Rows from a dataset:
Start
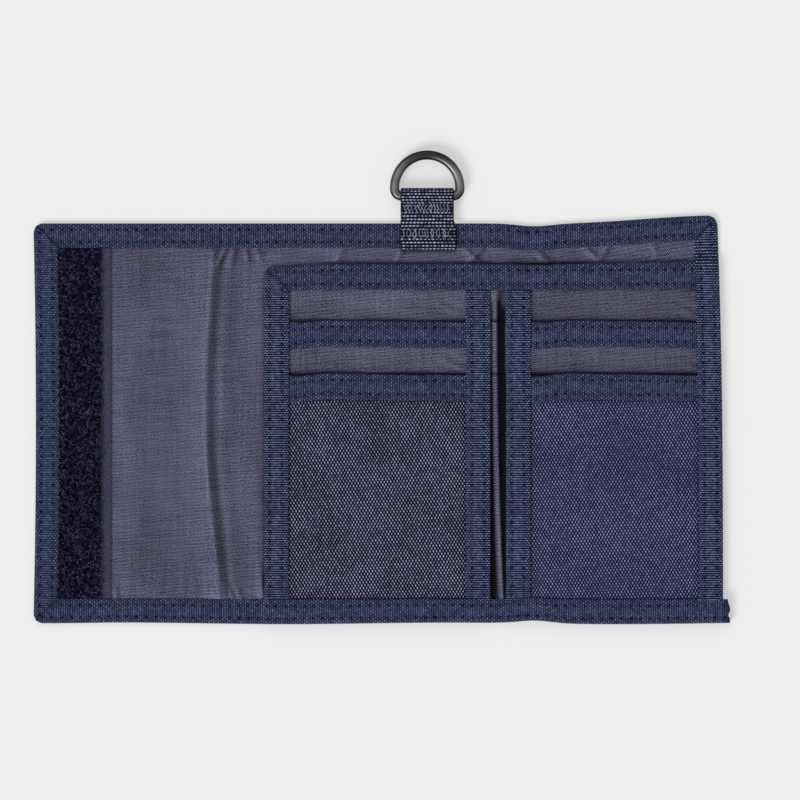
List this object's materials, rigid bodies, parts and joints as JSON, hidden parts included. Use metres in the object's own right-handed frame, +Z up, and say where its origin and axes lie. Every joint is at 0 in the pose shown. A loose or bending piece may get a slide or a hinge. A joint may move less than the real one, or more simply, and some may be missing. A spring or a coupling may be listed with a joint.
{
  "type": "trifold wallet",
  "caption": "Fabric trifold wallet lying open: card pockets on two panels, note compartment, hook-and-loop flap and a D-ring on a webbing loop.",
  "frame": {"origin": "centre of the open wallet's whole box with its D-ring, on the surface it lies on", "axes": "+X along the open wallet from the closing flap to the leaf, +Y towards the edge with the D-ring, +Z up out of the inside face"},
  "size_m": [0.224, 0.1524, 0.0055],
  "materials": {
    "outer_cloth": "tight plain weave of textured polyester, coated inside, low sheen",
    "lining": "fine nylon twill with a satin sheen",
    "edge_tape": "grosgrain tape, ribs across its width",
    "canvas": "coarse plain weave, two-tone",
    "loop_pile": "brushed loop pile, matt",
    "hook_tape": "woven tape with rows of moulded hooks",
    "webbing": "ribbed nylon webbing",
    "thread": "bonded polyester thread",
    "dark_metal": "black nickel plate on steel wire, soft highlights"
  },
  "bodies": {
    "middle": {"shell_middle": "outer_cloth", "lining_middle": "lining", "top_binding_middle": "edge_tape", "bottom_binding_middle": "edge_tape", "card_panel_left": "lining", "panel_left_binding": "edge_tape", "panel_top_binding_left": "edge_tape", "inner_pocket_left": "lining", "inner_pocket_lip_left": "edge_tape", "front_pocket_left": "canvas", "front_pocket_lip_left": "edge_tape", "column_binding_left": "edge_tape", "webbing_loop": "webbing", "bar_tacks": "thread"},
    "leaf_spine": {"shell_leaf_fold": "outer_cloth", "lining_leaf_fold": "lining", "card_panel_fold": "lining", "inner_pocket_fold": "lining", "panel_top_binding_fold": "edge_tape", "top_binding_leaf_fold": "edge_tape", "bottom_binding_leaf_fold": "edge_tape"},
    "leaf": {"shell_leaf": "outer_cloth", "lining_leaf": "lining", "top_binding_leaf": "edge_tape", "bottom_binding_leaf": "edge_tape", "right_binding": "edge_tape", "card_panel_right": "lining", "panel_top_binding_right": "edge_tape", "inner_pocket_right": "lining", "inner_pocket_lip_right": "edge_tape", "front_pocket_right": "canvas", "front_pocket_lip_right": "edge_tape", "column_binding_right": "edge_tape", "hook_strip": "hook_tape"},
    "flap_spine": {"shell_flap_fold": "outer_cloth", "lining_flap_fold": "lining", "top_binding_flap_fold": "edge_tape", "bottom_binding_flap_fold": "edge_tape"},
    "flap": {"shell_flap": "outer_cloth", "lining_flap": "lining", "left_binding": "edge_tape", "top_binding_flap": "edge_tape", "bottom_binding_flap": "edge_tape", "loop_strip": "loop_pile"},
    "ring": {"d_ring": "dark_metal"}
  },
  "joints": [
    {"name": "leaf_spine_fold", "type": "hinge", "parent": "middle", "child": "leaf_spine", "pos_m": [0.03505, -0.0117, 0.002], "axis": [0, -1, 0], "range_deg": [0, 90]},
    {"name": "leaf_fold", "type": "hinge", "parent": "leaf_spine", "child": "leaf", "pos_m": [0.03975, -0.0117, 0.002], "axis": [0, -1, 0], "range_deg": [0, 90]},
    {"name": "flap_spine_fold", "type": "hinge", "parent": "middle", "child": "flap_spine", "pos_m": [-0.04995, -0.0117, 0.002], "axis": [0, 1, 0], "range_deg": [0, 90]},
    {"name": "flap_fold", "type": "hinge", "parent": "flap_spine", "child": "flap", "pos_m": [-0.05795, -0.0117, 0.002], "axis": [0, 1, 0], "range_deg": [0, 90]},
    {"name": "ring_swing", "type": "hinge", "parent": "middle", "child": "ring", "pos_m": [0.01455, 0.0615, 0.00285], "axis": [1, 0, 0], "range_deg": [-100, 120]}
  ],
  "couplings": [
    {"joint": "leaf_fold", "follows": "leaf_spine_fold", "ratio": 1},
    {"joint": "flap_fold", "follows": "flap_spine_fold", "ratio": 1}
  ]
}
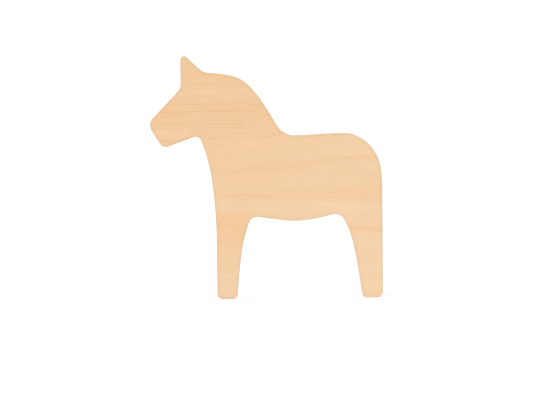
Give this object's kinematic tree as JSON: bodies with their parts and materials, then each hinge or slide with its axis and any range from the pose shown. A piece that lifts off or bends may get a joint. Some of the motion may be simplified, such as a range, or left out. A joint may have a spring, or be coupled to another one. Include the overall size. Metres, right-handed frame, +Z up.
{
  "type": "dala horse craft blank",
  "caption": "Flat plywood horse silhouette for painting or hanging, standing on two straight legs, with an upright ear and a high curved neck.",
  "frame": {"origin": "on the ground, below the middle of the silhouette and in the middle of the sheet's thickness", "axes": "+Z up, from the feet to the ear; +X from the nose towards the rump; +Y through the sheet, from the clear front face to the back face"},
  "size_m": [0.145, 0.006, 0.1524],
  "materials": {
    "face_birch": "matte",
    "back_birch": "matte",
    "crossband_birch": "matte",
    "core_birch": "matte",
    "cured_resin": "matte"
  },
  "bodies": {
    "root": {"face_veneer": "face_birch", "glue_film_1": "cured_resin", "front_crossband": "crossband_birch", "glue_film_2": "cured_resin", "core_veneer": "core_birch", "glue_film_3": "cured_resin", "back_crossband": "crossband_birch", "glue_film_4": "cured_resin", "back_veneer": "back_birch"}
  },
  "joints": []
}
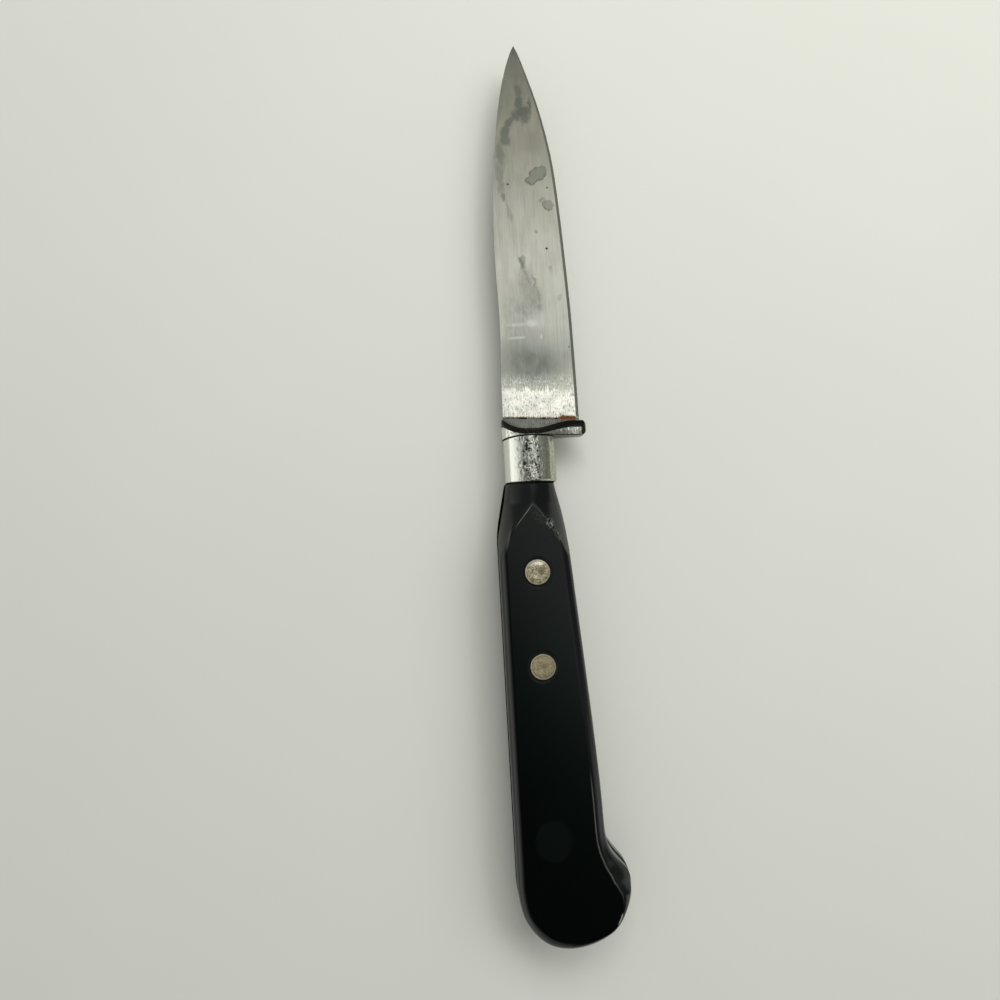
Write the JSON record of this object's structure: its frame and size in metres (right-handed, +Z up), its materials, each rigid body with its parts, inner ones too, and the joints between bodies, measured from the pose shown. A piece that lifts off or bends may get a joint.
End
- _WRITTEN PROBLEM_: From the material above, count the lines that include "rigid" and give only the total.

- _EXERCISE OUTPUT_: 2